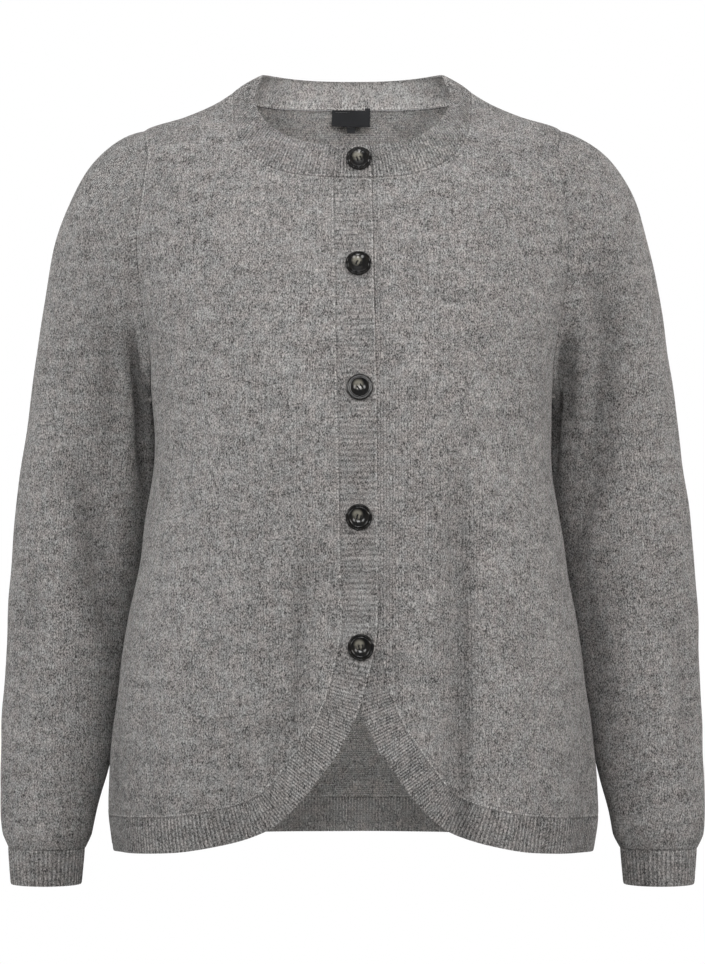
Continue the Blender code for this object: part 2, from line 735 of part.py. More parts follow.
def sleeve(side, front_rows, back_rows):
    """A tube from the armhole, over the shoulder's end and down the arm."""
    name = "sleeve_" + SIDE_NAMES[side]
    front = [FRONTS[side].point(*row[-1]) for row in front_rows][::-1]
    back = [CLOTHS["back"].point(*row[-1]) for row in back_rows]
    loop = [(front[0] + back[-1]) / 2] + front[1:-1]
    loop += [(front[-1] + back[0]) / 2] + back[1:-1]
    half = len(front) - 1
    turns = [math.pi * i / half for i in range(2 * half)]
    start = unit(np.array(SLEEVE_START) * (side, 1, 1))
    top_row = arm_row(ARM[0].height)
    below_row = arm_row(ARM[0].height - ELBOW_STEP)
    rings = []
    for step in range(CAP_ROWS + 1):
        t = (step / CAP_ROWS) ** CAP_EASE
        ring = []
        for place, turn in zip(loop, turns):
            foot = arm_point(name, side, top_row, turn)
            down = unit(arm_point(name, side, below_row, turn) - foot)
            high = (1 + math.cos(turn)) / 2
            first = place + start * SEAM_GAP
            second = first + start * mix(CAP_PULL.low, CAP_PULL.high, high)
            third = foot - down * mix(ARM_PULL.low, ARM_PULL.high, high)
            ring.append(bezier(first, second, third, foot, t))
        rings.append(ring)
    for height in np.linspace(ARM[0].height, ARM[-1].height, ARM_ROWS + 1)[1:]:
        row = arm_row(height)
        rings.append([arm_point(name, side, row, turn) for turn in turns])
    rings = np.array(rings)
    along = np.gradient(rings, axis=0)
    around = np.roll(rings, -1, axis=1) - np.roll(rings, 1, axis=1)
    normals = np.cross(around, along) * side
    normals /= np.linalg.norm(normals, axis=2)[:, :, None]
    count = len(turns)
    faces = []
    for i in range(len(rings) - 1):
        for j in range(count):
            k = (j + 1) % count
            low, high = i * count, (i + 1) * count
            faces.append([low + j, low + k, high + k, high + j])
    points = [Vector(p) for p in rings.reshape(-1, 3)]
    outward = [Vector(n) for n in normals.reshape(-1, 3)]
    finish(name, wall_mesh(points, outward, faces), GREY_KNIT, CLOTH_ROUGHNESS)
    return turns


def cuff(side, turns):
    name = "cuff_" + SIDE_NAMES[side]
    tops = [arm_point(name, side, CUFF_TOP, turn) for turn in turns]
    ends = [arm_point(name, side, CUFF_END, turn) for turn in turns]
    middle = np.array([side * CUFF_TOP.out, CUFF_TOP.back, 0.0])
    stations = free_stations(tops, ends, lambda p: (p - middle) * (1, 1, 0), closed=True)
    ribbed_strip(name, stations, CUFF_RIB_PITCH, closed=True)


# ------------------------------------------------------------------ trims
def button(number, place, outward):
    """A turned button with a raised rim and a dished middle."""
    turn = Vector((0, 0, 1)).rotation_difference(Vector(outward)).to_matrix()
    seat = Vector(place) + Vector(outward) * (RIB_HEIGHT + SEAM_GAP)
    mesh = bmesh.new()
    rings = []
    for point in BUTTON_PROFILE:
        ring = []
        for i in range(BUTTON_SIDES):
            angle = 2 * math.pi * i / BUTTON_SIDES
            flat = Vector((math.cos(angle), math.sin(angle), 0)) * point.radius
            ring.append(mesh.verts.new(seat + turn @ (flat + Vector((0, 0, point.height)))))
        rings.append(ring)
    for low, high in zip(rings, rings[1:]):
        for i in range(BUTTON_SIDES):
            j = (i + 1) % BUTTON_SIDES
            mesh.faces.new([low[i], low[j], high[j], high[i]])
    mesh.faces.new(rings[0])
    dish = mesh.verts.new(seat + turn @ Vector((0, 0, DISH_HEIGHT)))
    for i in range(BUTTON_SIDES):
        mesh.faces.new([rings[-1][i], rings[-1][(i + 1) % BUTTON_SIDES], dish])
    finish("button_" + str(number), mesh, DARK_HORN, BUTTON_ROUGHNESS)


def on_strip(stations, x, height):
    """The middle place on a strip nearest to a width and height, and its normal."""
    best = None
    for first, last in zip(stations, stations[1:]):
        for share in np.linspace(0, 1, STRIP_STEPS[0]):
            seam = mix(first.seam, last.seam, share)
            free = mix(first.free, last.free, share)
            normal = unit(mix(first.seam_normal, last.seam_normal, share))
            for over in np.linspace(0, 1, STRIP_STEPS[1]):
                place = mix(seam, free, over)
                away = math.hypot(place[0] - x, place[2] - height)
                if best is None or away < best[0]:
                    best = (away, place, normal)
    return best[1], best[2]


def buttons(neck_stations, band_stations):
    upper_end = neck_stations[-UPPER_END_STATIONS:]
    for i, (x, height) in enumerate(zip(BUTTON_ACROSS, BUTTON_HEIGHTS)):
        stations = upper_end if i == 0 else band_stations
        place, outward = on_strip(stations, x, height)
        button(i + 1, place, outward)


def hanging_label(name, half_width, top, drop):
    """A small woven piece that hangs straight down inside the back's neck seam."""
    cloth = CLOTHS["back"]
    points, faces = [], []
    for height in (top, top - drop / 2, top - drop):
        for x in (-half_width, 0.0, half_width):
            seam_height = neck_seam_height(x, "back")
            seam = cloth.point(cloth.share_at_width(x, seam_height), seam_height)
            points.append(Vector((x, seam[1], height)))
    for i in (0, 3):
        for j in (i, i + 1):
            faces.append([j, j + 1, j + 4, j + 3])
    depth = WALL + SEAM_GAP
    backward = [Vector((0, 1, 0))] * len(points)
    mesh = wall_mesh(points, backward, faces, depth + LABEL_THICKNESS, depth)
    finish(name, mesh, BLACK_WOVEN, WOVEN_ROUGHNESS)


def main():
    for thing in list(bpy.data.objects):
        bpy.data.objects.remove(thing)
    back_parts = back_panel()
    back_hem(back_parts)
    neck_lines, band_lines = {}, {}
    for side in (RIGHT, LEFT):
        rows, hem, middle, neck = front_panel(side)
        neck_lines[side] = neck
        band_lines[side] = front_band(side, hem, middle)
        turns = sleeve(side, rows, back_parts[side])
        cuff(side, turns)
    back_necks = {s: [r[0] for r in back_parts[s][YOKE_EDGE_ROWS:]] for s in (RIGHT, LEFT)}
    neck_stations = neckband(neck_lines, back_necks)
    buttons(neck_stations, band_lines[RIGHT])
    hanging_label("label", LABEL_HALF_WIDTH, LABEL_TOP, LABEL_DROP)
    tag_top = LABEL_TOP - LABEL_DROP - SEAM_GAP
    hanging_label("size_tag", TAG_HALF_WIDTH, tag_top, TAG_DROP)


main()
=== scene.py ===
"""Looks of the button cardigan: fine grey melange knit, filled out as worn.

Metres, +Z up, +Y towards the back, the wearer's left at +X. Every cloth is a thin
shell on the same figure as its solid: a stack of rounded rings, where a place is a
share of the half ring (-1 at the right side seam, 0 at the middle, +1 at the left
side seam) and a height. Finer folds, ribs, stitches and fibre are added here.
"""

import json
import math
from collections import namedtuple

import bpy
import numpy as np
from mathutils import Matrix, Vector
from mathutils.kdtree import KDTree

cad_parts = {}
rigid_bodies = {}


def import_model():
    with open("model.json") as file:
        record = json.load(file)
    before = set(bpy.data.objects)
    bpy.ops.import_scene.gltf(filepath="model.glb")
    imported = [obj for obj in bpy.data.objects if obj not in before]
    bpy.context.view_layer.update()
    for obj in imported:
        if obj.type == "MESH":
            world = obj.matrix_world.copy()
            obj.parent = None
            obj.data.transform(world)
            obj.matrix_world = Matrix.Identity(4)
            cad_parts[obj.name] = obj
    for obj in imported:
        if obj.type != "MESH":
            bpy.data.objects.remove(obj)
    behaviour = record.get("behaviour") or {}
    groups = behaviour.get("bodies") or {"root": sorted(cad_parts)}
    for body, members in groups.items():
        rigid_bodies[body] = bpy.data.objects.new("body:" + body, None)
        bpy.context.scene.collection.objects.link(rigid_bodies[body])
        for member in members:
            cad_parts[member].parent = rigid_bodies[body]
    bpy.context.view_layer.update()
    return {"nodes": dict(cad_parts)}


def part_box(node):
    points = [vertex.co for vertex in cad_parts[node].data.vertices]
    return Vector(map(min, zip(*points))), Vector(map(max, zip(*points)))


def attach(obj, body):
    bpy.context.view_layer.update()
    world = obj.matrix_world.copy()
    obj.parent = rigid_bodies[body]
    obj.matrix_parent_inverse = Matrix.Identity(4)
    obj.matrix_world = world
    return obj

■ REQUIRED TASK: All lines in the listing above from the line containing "back_parts = back_panel()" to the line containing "obj.parent = None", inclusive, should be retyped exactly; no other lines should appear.

■ FINISHED EXERCISE:
    back_parts = back_panel()
    back_hem(back_parts)
    neck_lines, band_lines = {}, {}
    for side in (RIGHT, LEFT):
        rows, hem, middle, neck = front_panel(side)
        neck_lines[side] = neck
        band_lines[side] = front_band(side, hem, middle)
        turns = sleeve(side, rows, back_parts[side])
        cuff(side, turns)
    back_necks = {s: [r[0] for r in back_parts[s][YOKE_EDGE_ROWS:]] for s in (RIGHT, LEFT)}
    neck_stations = neckband(neck_lines, back_necks)
    buttons(neck_stations, band_lines[RIGHT])
    hanging_label("label", LABEL_HALF_WIDTH, LABEL_TOP, LABEL_DROP)
    tag_top = LABEL_TOP - LABEL_DROP - SEAM_GAP
    hanging_label("size_tag", TAG_HALF_WIDTH, tag_top, TAG_DROP)


main()
=== scene.py ===
"""Looks of the button cardigan: fine grey melange knit, filled out as worn.

Metres, +Z up, +Y towards the back, the wearer's left at +X. Every cloth is a thin
shell on the same figure as its solid: a stack of rounded rings, where a place is a
share of the half ring (-1 at the right side seam, 0 at the middle, +1 at the left
side seam) and a height. Finer folds, ribs, stitches and fibre are added here.
"""

import json
import math
from collections import namedtuple

import bpy
import numpy as np
from mathutils import Matrix, Vector
from mathutils.kdtree import KDTree

cad_parts = {}
rigid_bodies = {}


def import_model():
    with open("model.json") as file:
        record = json.load(file)
    before = set(bpy.data.objects)
    bpy.ops.import_scene.gltf(filepath="model.glb")
    imported = [obj for obj in bpy.data.objects if obj not in before]
    bpy.context.view_layer.update()
    for obj in imported:
        if obj.type == "MESH":
            world = obj.matrix_world.copy()
            obj.parent = None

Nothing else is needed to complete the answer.